Per-token pricing per Azure's published rates, plus regional capacity (TPM — tokens per minute) granted per deployment. Cleanup traffic is short-prompt + short-response, so single-user dictation use is well below default TPM caps.

Charges land on the Azure subscription that owns the resource, alongside everything else your org bills there.

Cleaning up after testing. Idle Azure OpenAI resources don't incur compute charges — there's no provisioned capacity to pay for unless you've explicitly purchased it. You can leave the resource in place between sessions; if you want to remove it entirely, delete the deployment first, then the resource, both from the Azure portal.

Compliance notes

Azure OpenAI traffic is governed by your Microsoft Customer Agreement / EA terms, not OpenAI's. Per Microsoft's documented data privacy commitments, prompts and completions are not used to train or improve OpenAI's or Microsoft's foundation models. Data stays in the Azure region you deployed to. Activity logs (Azure Monitor → Diagnostic settings on the resource) capture call metadata for audit.

Audio never reaches Azure. Only the text transcript output by Parleq's on-device speech model is sent.

Troubleshooting

404 Resource not found on first dictation

The URL Parleq built doesn't match a real deployment. Check three things in order: (1) the Resource field — for an AI Foundry resource, paste the full hostname (*.cognitiveservices.azure.com) rather than the bare name; (2) the Deployment name — it's case-sensitive and has to match exactly; (3) the API version — bump to 2025-04-01-preview or later if you're calling gpt-5-series.

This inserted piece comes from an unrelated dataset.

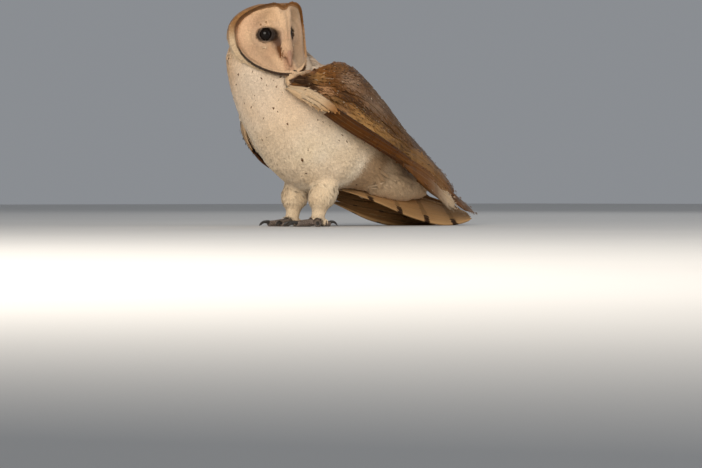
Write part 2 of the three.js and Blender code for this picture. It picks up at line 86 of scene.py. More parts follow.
LONG_FEATHERS = {
    "secondaries": {"count": 7, "rooted": [0.66, 0.78], "root_out": 7, "bow": 6, "half": 8.8},
    "primaries": {"count": 5, "rooted": [0.84, 0.86], "root_out": -5, "bow": -3, "half": 6.0},
}
# A broad pale feather, outermost at a wing's lower rear: how far out from the wing's corner and from
# the last secondary's tip it starts and ends.
PALE_FEATHER = {"root": [6, -16, 1], "tip": [6, 4, 4], "bow": [4, 0, 0], "half": 8.0}
TAIL = {
    "root": [0, -27, 45], "tip": [0, 160, 14], "half": [14, 18, 21, 24, 24],
    "tent": [20, 31, 36, 32, 12], "roll": [30, 24, 12, 6, 4], "sag": -6,
    "count": 12, "feather_half": 6.6, "squeeze": 0.88,
}

# The face, in the head's own frame: mm, x to the owl's left, -y forward, z up from the eyes.
DISC = {
    "half": 41.3, "top": 28.5, "bottom": 40.5, "notch": 4.5, "notch_half": 6.0,
    "upper_power": 2.6, "lower_power": 2.3,
}
EYE = {"x": 11.85, "y": 6.5, "z": -0.5, "radius": 8.0, "aperture": 6.0, "outward": 35}
SEAT_X = EYE["x"] + EYE["aperture"] * 0.5
BILL = {"length": 27, "width": 9.5, "depth": 9, "root": (-9, -13), "bend": (33, 89)}

# ------------------------------------------------------------------ colours, as seen (sRGB)
def linear(r, g, b):
    c = np.array([r, g, b], float) / 255
    return np.where(c <= 0.04045, c / 12.92, ((c + 0.055) / 1.055) ** 2.4)


CREAM = linear(230, 208, 176)
WHITE = linear(236, 218, 192)
WARM = linear(226, 190, 148)
FACE = linear(224, 186, 148)
FACE_PINK = linear(214, 168, 134)
GOLD = linear(162, 110, 58)
BUFF = linear(205, 160, 108)
GREY = linear(122, 98, 80)
UMBER = linear(122, 76, 32)
DARK = linear(66, 42, 22)
RUST = linear(104, 54, 14)
BLACK = linear(24, 17, 12)
OCHRE = linear(150, 108, 62)
BREAST = linear(228, 201, 176)
# painted shade: the colour of the shaded flank just behind the belly
SHADED = linear(162, 128, 92)
PINK = linear(186, 138, 108)
SLATE = linear(98, 76, 58)
PAINTED_HIGHLIGHT_TAN = linear(198, 146, 100)
# painted highlight: a light tan for where light catches a fold of the wing coverts
BRONZE = linear(150, 108, 60)
MAUVE = linear(106, 80, 62)
CINNAMON = linear(104, 58, 8)

# Where the colours of a folded wing lie: along it from the wrist and down it, as shares, how far
# each reaches both ways, its colour and its strength. A later one covers an earlier one.
WING_MARKS = (
    (0.66, 0.22, 0.28, 0.40, SLATE, 0.8),
    (0.33, 0.26, 0.07, 0.20, linear(124, 86, 50), 0.8),
    (0.39, 0.52, 0.06, 0.12, linear(160, 128, 100), 0.85),
    (0.62, 0.30, 0.13, 0.26, linear(128, 100, 74), 0.6),
    (0.54, 0.62, 0.10, 0.10, linear(150, 120, 94), 0.9),
    # painted shade: two thin dark lines in the valley between the swelling lobes of the coverts
    (0.43, 0.75, 0.10, 0.045, DARK, 0.8),
    (0.61, 0.78, 0.16, 0.03, DARK, 0.7),
    (0.56, 0.92, 0.18, 0.12, linear(190, 142, 84), 1.0),
    # painted highlight: light tan at the end of the fold of coverts
    (0.40, 0.95, 0.035, 0.07, PAINTED_HIGHLIGHT_TAN, 0.9),
    (0.82, 0.89, 0.12, 0.13, linear(156, 114, 64), 0.85),
    (0.98, 0.50, 0.09, 0.75, SLATE, 0.9),
    (0.15, 0.58, 0.08, 0.13, linear(160, 116, 66), 0.85),
    (0.33, 0.87, 0.05, 0.06, BRONZE, 0.9),
    (0.04, 0.66, 0.10, 0.25, DARK * 0.7, 1.0),
    (0.14, 0.83, 0.07, 0.09, DARK, 0.9),
    # painted highlight: light tan where light catches the fold of coverts
    (0.25, 0.80, 0.06, 0.08, PAINTED_HIGHLIGHT_TAN, 1.0),
    (0.19, 0.98, 0.10, 0.06, linear(112, 90, 84), 0.8),
    (0.66, 1.12, 0.33, 0.07, CINNAMON, 1.0),
    (0.00, 0.08, 0.10, 0.28, WARM, 1.0),
)
# Where its coverts swell into soft lobes: along, down, both reaches, and height in mm.
WING_LOBES = (
    (0.33, 0.30, 0.07, 0.15, 1.0),
    (0.39, 0.52, 0.06, 0.12, 2.0),
    (0.56, 0.52, 0.14, 0.20, 2.4),
    (0.56, 0.92, 0.18, 0.12, 2.6),
)


# ------------------------------------------------------------------ numbers
def smoothstep(x, low, high):
    t = np.clip((np.asarray(x, float) - low) / (high - low), 0, 1)
    return t * t * (3 - 2 * t)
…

401 PermissionDenied in Entra ID mode

Your az login identity doesn't have the data-plane role. Even Owner on the resource isn't enough — Azure OpenAI specifically requires Cognitive Services OpenAI User. Grant it on the resource (not the resource group) and wait ~1 minute for propagation.

400 max_tokens not supported / "use 'max_completion_tokens'"

Family mismatch. Your deployment serves a reasoning model but Parleq is configured as Standard. Open Settings → LLM → switch Model family to Reasoning (gpt-5, o-series), then dictate again.

400 unsupported parameter: 'max_completion_tokens'

The reverse mismatch: Parleq is in Reasoning mode but your deployment serves a standard model. Switch Model family back to Standard and try again.

az: command not found

Parleq couldn't find az on PATH. Most likely cause: you installed the Azure CLI somewhere outside /opt/homebrew/bin / /usr/local/bin. Symlink it into /usr/local/bin, or switch to API-key mode.

429 Too Many Requests

You've hit the deployment's TPM quota. Either wait for the per-minute window to reset, or in the Azure portal increase the deployment's TPM allocation under Deployments → your deployment → Edit.